This is a program conducting single stage Q-learning. Q-learning select optimal treatment option by fitting a regression model with treatment, feature variable and their interactions.The optimal treatment option is the the sign of the interaction term which maximize the predicted value from the regression.
Usage
Qlearning_Single(H, A, R, pentype = "lasso",m=4)
Arguments
H
a n by p matrix, n is the sample size, p is the number of feature variables.
A
a vector of n entries coded 1 and -1 for the treatment assignments
R
The vector of outcome variable, larger is more desirable.
pentype
The type of regression in Q-learning, 'lasso' is the default, using lasso regression; 'LSE' is the ordianry least square.
m
If pentype='lasso', the number of folds in cross validation for picking tuning parameter for lasso in cv.glmnet
Value
It returns a class of 'qlearn', that consists of two components:
cothe coefficient of the regression model, it is a 2p+2 vector. The design matrix X=(Intercept, H, A, diag(A)*H)
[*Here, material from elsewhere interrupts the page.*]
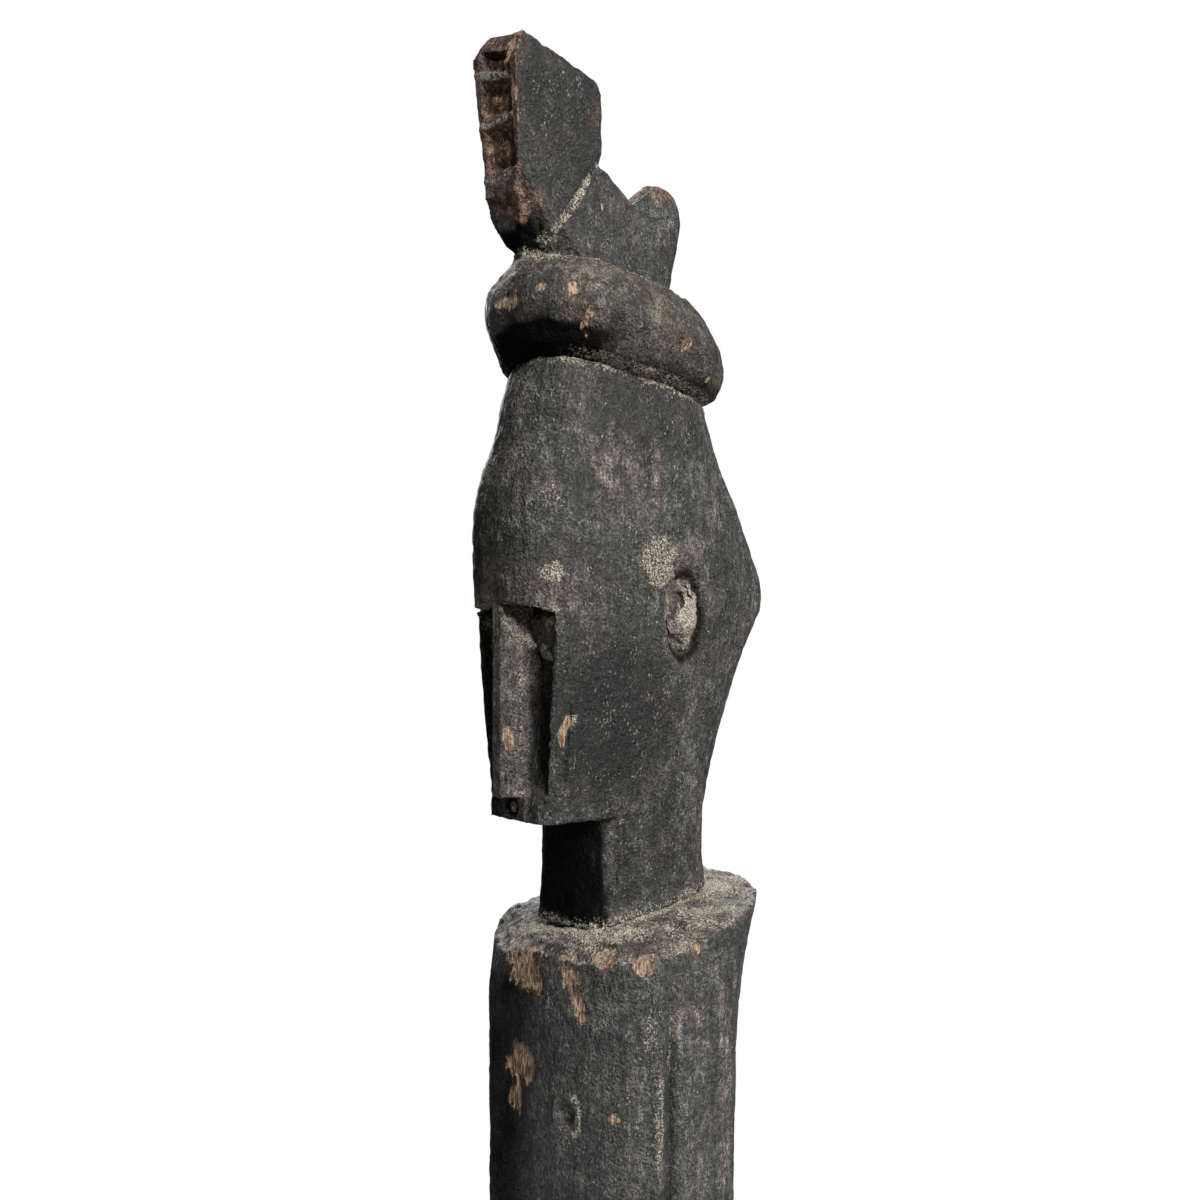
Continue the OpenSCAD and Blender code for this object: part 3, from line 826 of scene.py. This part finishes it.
class Nodes:
    """A short way to write a node tree."""

    def __init__(self, name):
        self.material = bpy.data.materials.new(name)
        self.material.use_nodes = True
        self.tree = self.material.node_tree
        self.tree.nodes.clear()
        self.where = self.add("ShaderNodeTexCoord").outputs["Object"]

    def add(self, kind, **values):
        node = self.tree.nodes.new(kind)
        for key, value in values.items():
            if hasattr(node, key):
                setattr(node, key, value)
            else:
                self.set(node.inputs[key.replace("_", " ")], value)
        return node

    def set(self, socket, value):
        if isinstance(value, bpy.types.NodeSocket):
            self.tree.links.new(value, socket)
        else:
            socket.default_value = value

    def channel(self, name):
        return self.add("ShaderNodeAttribute", attribute_name=name).outputs["Fac"]

    def noise(self, size, detail=3.0, stretch=1.0, rough=0.6):
        """Noise whose features are size mm across, and stretch times as long along Z."""
        mapped = self.add("ShaderNodeMapping", Vector=self.where, Scale=(1, 1, 1 / stretch))
        node = self.add(
            "ShaderNodeTexNoise",
            Vector=mapped.outputs[0],
            Scale=1 / (size * MM),
            Detail=detail,
            Roughness=rough,
        )
        return node.outputs["Fac"]

    def math(self, operation, a, b=0.0, clamp=False):
        node = self.add("ShaderNodeMath", operation=operation, use_clamp=clamp)
        self.set(node.inputs[0], a)
        self.set(node.inputs[1], b)
        return node.outputs[0]

    def fit(self, value, low, high, out_low=0.0, out_high=1.0):
        node = self.add("ShaderNodeMapRange", interpolation_type="SMOOTHSTEP")
        for socket, given in zip(node.inputs[:5], (value, low, high, out_low, out_high)):
            self.set(socket, given)
        return node.outputs[0]

    def scaled(self, colour, factor):
        node = self.add("ShaderNodeVectorMath", operation="SCALE")
        self.set(node.inputs[0], colour)
        self.set(node.inputs["Scale"], factor)
        return node.outputs[0]

    def mix(self, share, a, b):
        node = self.add("ShaderNodeMix", data_type="RGBA")
        self.set(node.inputs[0], share)
        self.set(node.inputs[6], a if isinstance(a, bpy.types.NodeSocket) else (*a, 1))
        self.set(node.inputs[7], b if isinstance(b, bpy.types.NodeSocket) else (*b, 1))
        return node.outputs[2]


def wood(name, dark, brown, worn, haze, gloss, specks_and_glints):
    """Smoke-blackened wood: patina, haze, worn places, chips, dust, cracks, painted shade and their relief.
    """
    n = Nodes(name)
    chip, dust, wear = n.channel("chip"), n.channel("dust"), n.channel("wear")
    painted_shade, crack_and_shade, red, tone = n.channel("painted_shade"), n.channel("crack_and_shade"), n.channel("red"), n.channel("tone")
    cloud = n.noise(18, 3)
    mottle = n.noise(3.2, 5)
    fine = n.noise(0.9, 3)
    streak = n.noise(1.5, 4, 4)
    long_streak = n.noise(2.4, 3, 16)
    broad_streak = n.noise(6.0, 3, 3.5)
    grit = n.noise(0.55, 2)
    patch = n.noise(10, 4)

    colour = n.mix(n.fit(cloud, 0.42, 0.6), dark, brown)
    rubbed = n.math("ADD", wear, n.math("MULTIPLY", n.math("SUBTRACT", broad_streak, 0.5), 1.5))
    colour = n.mix(n.fit(rubbed, 0.25, 0.85), colour, worn)
    hazy = n.math("MULTIPLY", n.fit(broad_streak, 0.46, 0.64), n.fit(grit, 0.46, 0.64))
    colour = n.mix(n.math("MULTIPLY", hazy, haze), colour, (0.15, 0.146, 0.13))
    shade = n.fit(streak, 0.34, 0.68, 0.75, 1.3)
    shade = n.math("MULTIPLY", shade, n.fit(long_streak, 0.32, 0.7, 0.85, 1.15))
    shade = n.math("MULTIPLY", shade, n.fit(patch, 0.36, 0.64, 0.7, 1.35))
    shade = n.math("MULTIPLY", shade, n.fit(mottle, 0.34, 0.66, 0.55, 1.5))
    shade = n.math("MULTIPLY", shade, n.fit(fine, 0.34, 0.66, 0.3, 1.9))
    shade = n.math("MULTIPLY", shade, n.fit(tone, 0.0, 1.0, 0.1, 1.9))
    # Painted shade: this channel darkens the colour nearly to black.
    shade = n.math("MULTIPLY", shade, n.fit(painted_shade, 0.0, 1.0, 1.0, 0.04))
    colour = n.scaled(colour, shade)
    cells = n.mix(n.fit(mottle, 0.42, 0.6), (0.07, 0.034, 0.02), (0.31, 0.19, 0.115))
    colour = n.mix(red, colour, n.scaled(cells, n.fit(fine, 0.34, 0.66, 0.4, 1.6)))

    # Pale specks of grit, partly painted glints; they fade where painted shade lies.
    grit_and_glint_spots = n.fit(n.noise(0.8, 2, 1.7), 0.6, 0.66)
    scattered = n.math("MULTIPLY", grit_and_glint_spots, n.fit(n.noise(7, 4), 0.46, 0.62, 0.12, 1.0))
    scattered = n.math("MULTIPLY", scattered, n.fit(painted_shade, 0.0, 0.8, specks_and_glints, 0.0))
    colour = n.mix(scattered, colour, (0.36, 0.34, 0.3))

    torn = n.math("ADD", chip, n.math("MULTIPLY", n.math("SUBTRACT", n.noise(1.8, 4, 2.2), 0.5), 0.5))
    torn_mask = n.fit(torn, 0.5, 0.54)
    # A dark rim painted round each chip: painted shadow at its broken edge.
    rim = n.math("SUBTRACT", n.fit(torn, 0.42, 0.5), torn_mask)
    fibre = n.noise(0.9, 4, 6)
    bare = n.mix(n.fit(fibre, 0.38, 0.6), (0.13, 0.075, 0.043), (0.5, 0.35, 0.235))
    bare = n.mix(n.math("MULTIPLY", n.fit(mottle, 0.54, 0.64), 0.7), bare, (0.06, 0.04, 0.03))
    colour = n.mix(n.math("MULTIPLY", rim, 0.6, True), colour, (0.04, 0.024, 0.018))
    colour = n.mix(torn_mask, colour, bare)

    flecks = n.math("MULTIPLY", n.math("SUBTRACT", n.noise(1.1, 4, rough=0.75), 0.5), 3.4)
    dust_mask = n.fit(n.math("ADD", dust, flecks), 0.38, 0.8)
    powder = n.mix(n.fit(grit, 0.38, 0.62), (0.1, 0.083, 0.062), (0.6, 0.54, 0.43))
    dust_mask = n.math("MULTIPLY", dust_mask, n.fit(dust, 0.05, 0.3))
    colour = n.mix(n.math("MULTIPLY", dust_mask, 0.85), colour, powder)
    # Cracks are painted near black, and so are the ear's holes and pits, where this is painted shade.
    colour = n.mix(n.math("MULTIPLY", crack_and_shade, 0.92), colour, (0.004, 0.0035, 0.003))

    rough = n.fit(mottle, 0.35, 0.65, 0.66 - 0.36 * gloss, 0.86 - 0.3 * gloss)
    matt = n.math("MAXIMUM", dust_mask, torn_mask)
    rough = n.math("MAXIMUM", rough, n.math("MULTIPLY", matt, 0.93))

    relief = n.math("ADD", n.fit(mottle, 0.3, 0.7, 0, 0.7), n.fit(fine, 0.3, 0.7, 0, 0.5))
    relief = n.math("ADD", relief, n.fit(streak, 0.3, 0.7, 0, 0.4))
    relief = n.math("ADD", relief, n.math("MULTIPLY", n.math("MULTIPLY", fibre, torn_mask), 2.2))
    relief = n.math("ADD", relief, n.math("MULTIPLY", n.math("MULTIPLY", grit, dust_mask), 1.3))
    relief = n.math("SUBTRACT", relief, n.math("MULTIPLY", torn_mask, 0.8))
    bump = n.add("ShaderNodeBump", Strength=1.0, Distance=0.0007, Height=relief)

    surface = n.add("ShaderNodeBsdfPrincipled")
    n.set(surface.inputs["Base Color"], colour)
    n.set(surface.inputs["Roughness"], rough)
    n.set(surface.inputs["Normal"], bump.outputs[0])
    # Painted shade also dulls the specular level.
    n.set(surface.inputs["Specular IOR Level"], n.fit(painted_shade, 0.0, 1.0, 0.45, 0.06))
    output = n.add("ShaderNodeOutputMaterial")
    n.set(output.inputs["Surface"], surface.outputs[0])
    return n.material


GREEN_BLACK = (0.024, 0.0255, 0.021)
BROWN_BLACK = (0.044, 0.037, 0.033)
WORN = (0.08, 0.062, 0.053)
RED_WORN = (0.1, 0.058, 0.042)
DRY = (0.09, 0.068, 0.05)
# Colours of the patina where it is dark, brown and worn, then haze, gloss and pale specks, partly painted
# glints.
LOOKS = {
    "trunk_wood": ((0.028, 0.028, 0.0265), (0.038, 0.036, 0.034), WORN, 0.45, 0.6, 0.6),
    "head_wood": (GREEN_BLACK, BROWN_BLACK, WORN, 0.5, 0.7, 0.7),
    "nose_wood": (BROWN_BLACK, (0.08, 0.068, 0.056), RED_WORN, 0.7, 1.1, 0.4),
    "ear_wood": ((0.07, 0.05, 0.04), (0.12, 0.085, 0.065), WORN, 0.6, 0.1, 0.7),
    "headband_wood": ((0.028, 0.025, 0.022), (0.056, 0.045, 0.034), DRY, 0.5, 0.6, 0.6),
    "crest_wood": (GREEN_BLACK, BROWN_BLACK, RED_WORN, 0.5, 0.6, 0.6),
}
MATERIAL = {slot: wood(slot, *look) for slot, look in LOOKS.items()}

carve_body()
carve_head()
carve_nose()
carve_ears()
carve_headband()
carve_crest()
carve_plinth()


# ---------------------------------------------------------------- stage, light and camera


def stage_floor():
    """A plain pale disc under the figure. Its edge can show in views from the front and sides."""
    bm = bmesh.new()
    bmesh.ops.create_circle(bm, cap_ends=True, segments=96, radius=0.6)
    mesh = bpy.data.meshes.new("floor")
    bm.to_mesh(mesh)
    bm.free()
    pale = bpy.data.materials.new("floor")
    pale.use_nodes = True
    surface = pale.node_tree.nodes["Principled BSDF"]
    surface.inputs["Base Color"].default_value = (0.72, 0.72, 0.72, 1)
    surface.inputs["Roughness"].default_value = 0.9
    mesh.materials.append(pale)
    floor = bpy.data.objects.new("floor", mesh)
    bpy.context.scene.collection.objects.link(floor)


def soft_box(name, place, aim, size, watts):
    """A rectangular lamp that faces aim."""
    data = bpy.data.lights.new(name, "AREA")
    data.shape = "RECTANGLE"
    data.size, data.size_y = size
    data.energy = watts
    lamp = bpy.data.objects.new(name, data)
    bpy.context.scene.collection.objects.link(lamp)
    lamp.location = place
    lamp.rotation_euler = (Vector(aim) - Vector(place)).to_track_quat("-Z", "Y").to_euler()


def white_studio():
    """A white surround as the camera sees it, and a dim one as light."""
    world = bpy.data.worlds.new("studio")
    bpy.context.scene.world = world
    world.use_nodes = True
    tree = world.node_tree
    tree.nodes.clear()
    path = tree.nodes.new("ShaderNodeLightPath")
    seen, light = tree.nodes.new("ShaderNodeBackground"), tree.nodes.new("ShaderNodeBackground")
    seen.inputs["Color"].default_value = (1, 1, 1, 1)
    light.inputs["Color"].default_value = (1, 1, 1, 1)
    light.inputs["Strength"].default_value = 0.05
    mix, out = tree.nodes.new("ShaderNodeMixShader"), tree.nodes.new("ShaderNodeOutputWorld")
    tree.links.new(path.outputs["Is Camera Ray"], mix.inputs[0])
    tree.links.new(light.outputs[0], mix.inputs[1])
    tree.links.new(seen.outputs[0], mix.inputs[2])
    tree.links.new(mix.outputs[0], out.inputs[0])


stage_floor()
white_studio()
AIM = (0, 0, 0.66)
soft_box("key", (1.9, -0.45, 2.2), AIM, (1.1, 1.1), 119)
soft_box("fill", (-1.8, 0.9, 1.5), AIM, (1.2, 1.2), 50)
soft_box("side", (1.1, 0.9, 0.9), AIM, (0.5, 1.0), 9)

# The photographer's view: level, at the height of the ears, 50 degrees round from the front.
AZIMUTH = math.radians(50)
RIGHTWARD = Vector((math.cos(AZIMUTH), math.sin(AZIMUTH), 0))
TOWARD = Vector((math.sin(AZIMUTH), -math.cos(AZIMUTH), 0))
EYE_DISTANCE, EYE_SHIFT, EYE_HEIGHT = 0.52, 0.0088, 0.651
eye = TOWARD * EYE_DISTANCE - RIGHTWARD * EYE_SHIFT + Vector((0, 0, EYE_HEIGHT))
camera = bpy.data.objects.new("camera", bpy.data.cameras.new("camera"))
bpy.context.scene.collection.objects.link(camera)
camera.data.lens = 39
camera.data.sensor_width = 36
camera.data.clip_start = 0.01
camera.matrix_world = Matrix.Translation(eye) @ (-TOWARD).to_track_quat("-Z", "Y").to_matrix().to_4x4()
bpy.context.scene.camera = camera
bpy.context.scene.view_settings.view_transform = "Standard"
QThe predicted optimal outcome from the regression model
References
Watkins, C. J. C. H. (1989). Learning from delayed rewards (Doctoral dissertation, University of Cambridge).
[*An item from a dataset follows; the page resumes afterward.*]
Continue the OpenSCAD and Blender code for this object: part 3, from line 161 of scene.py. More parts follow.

Murphy, S. A., Oslin, D. W., Rush, A. J., & Zhu, J. (2007). Methodological challenges in constructing effective treatment sequences for chronic psychiatric disorders. Neuropsychopharmacology, 32(2), 257-262.
Zhao, Y., Kosorok, M. R., & Zeng, D. (2009). Reinforcement learning design for cancer clinical trials. Statistics in medicine, 28(26), 3294.